Hi,
It looks like your window is not treated as unexpected because of the way it is created or because of the way your test behaves. A modal window will be treated as unexpected only if your test tries to interact with the GUI objects it blocks (for example, if it tries to click a button which is currently not accessible). If your test doesn't do this, TC won't be able to process your window as unexpected.
Other possibilities are:
1. You window suspends the application's main thread and doesn't resume it until you close it. For example, crash dialogs behave this way.
2. Your window causes a lock-up. You test calls a method which invokes it, and this method waits for the window to close, but TC is unable to do this because it waits for the called method's result.
3. Your window cannot be processed by standard functionality of TC because it works in an unexpected way (doesn't react on WM_CLOSE, doesn't close by Escape, etc.).

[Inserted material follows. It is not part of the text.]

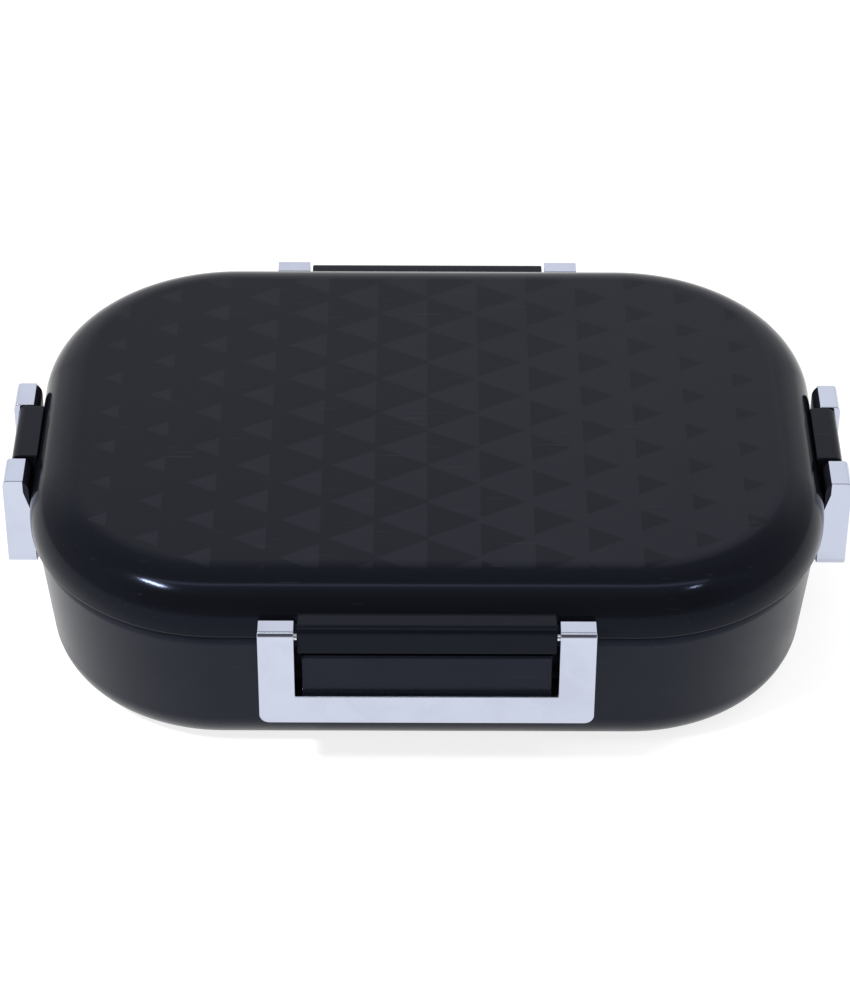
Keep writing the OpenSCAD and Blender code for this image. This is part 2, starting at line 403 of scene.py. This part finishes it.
def grain_group():
    """Fine moulded grain: a height for the bump and a mask for colour and gloss."""
    if "Moulded grain" in bpy.data.node_groups:
        return bpy.data.node_groups["Moulded grain"]
    tree, given, out = new_group(
        "Moulded grain",
        (("Vector", "NodeSocketVector", None), ("Grain size", "NodeSocketFloat", 0.5 * MM)),
        (("Height", "NodeSocketFloat"), ("Mask", "NodeSocketFloat")))
    scale = maths(tree, "DIVIDE", 1.0, given.outputs["Grain size"])
    fine = place(
        tree, "ShaderNodeTexNoise",
        {"Vector": given.outputs["Vector"], "Scale": scale, "Detail": 3.0, "Roughness": 0.55})
    broad = place(
        tree, "ShaderNodeTexNoise",
        {"Vector": given.outputs["Vector"], "Scale": maths(tree, "DIVIDE", scale, 40.0), "Detail": 2.0})
    tree.links.new(fine.outputs["Fac"], out.inputs["Height"])
    tree.links.new(spread(tree, broad.outputs["Fac"], 0.35, 0.65), out.inputs["Mask"])
    return tree


def handling_group():
    """Marks of handling: soft smudges and sparse hair-fine scratches."""
    if "Handling marks" in bpy.data.node_groups:
        return bpy.data.node_groups["Handling marks"]
    tree, given, out = new_group(
        "Handling marks",
        (("Vector", "NodeSocketVector", None), ("Smudge size", "NodeSocketFloat", 30 * MM)),
        (("Smudges", "NodeSocketFloat"), ("Scratches", "NodeSocketFloat")))
    scale = maths(tree, "DIVIDE", 1.0, given.outputs["Smudge size"])
    smudge = place(
        tree, "ShaderNodeTexNoise",
        {"Vector": given.outputs["Vector"], "Scale": scale, "Detail": 4.0, "Roughness": 0.6,
         "Distortion": 0.4})
    stretched = place(
        tree, "ShaderNodeMapping",
        {"Vector": given.outputs["Vector"], "Rotation": (0.3, 0.5, 0.6), "Scale": (60.0, 1400.0, 900.0)})
    hair = place(tree, "ShaderNodeTexNoise", {"Vector": stretched.outputs[0], "Scale": 1.0, "Detail": 1.0})
    tree.links.new(spread(tree, smudge.outputs["Fac"], 0.42, 0.68), out.inputs["Smudges"])
    tree.links.new(spread(tree, hair.outputs["Fac"], 0.7, 0.78), out.inputs["Scratches"])
    return tree


def use_group(tree, group, inputs):
    return place(tree, "ShaderNodeGroup", inputs, node_tree=group)


def new_material(name, shader_values):
    """A material with its shader, its object coordinates and nothing else yet."""
    made = bpy.data.materials.new(name)
    made.use_nodes = True
    tree = made.node_tree
    tree.nodes.clear()
    where = place(tree, "ShaderNodeTexCoord").outputs["Object"]
    shader = place(tree, "ShaderNodeBsdfPrincipled", shader_values)
    out = place(tree, "ShaderNodeOutputMaterial", {"Surface": shader.outputs[0]})
    out.location = (2600, 0)
    shader.location = (2300, 0)
    return made, tree, where, shader


def rgba(three):
    return (*three, 1.0)


def plastic(name, tint, roughness, grain_size, grain_depth):
    """Moulded black plastic with a faint grain, smudges and hair scratches."""
    # The specular tint paints a cool colour into the plastic's reflections.
    made, tree, where, shader = new_material(
        name, {"Specular IOR Level": PLASTIC_GLOSS, "Specular Tint": PAINTED_COOL_REFLECTION})
    grain = use_group(tree, grain_group(), {"Vector": where, "Grain size": grain_size})
    marks = use_group(tree, handling_group(), {"Vector": where, "Smudge size": 34 * MM})
    worn = tuple(channel * 1.5 for channel in tint)
    shade = blend_colour(tree, maths(tree, "MULTIPLY", grain.outputs["Mask"], 0.5), rgba(tint), rgba(worn))
    marked = tuple(channel * 4 for channel in tint)
    scratched = maths(tree, "MULTIPLY", marks.outputs["Scratches"], 0.35)
    tree.links.new(blend_colour(tree, scratched, shade, rgba(marked)), shader.inputs["Base Color"])
    gloss = maths(tree, "MULTIPLY_ADD", marks.outputs["Smudges"], 0.07)
    gloss.node.inputs[2].default_value = roughness
    tree.links.new(gloss, shader.inputs["Roughness"])
    bump = place(
        tree, "ShaderNodeBump",
        {"Height": grain.outputs["Height"], "Strength": 0.5, "Distance": grain_depth})
    tree.links.new(bump.outputs[0], shader.inputs["Normal"])
    return made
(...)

For #3, you can handle the
OnUnexpectedWindow event and implement some custom logic in its handler (for example, find and click the needed button in your window).
For #2, call the method after which this window appears
asynchronously and process it as a regular window. Note that you can do this (without the asynchronous call) if you actually expect this window to appear. If it appears after a specific action with your application, just wait for it after this action and click the needed button in it.
As for #1, this situation is rare, and it usually doesn't apply to regular GUI testing scenarios unless your application crashes. This doesn't look like your case.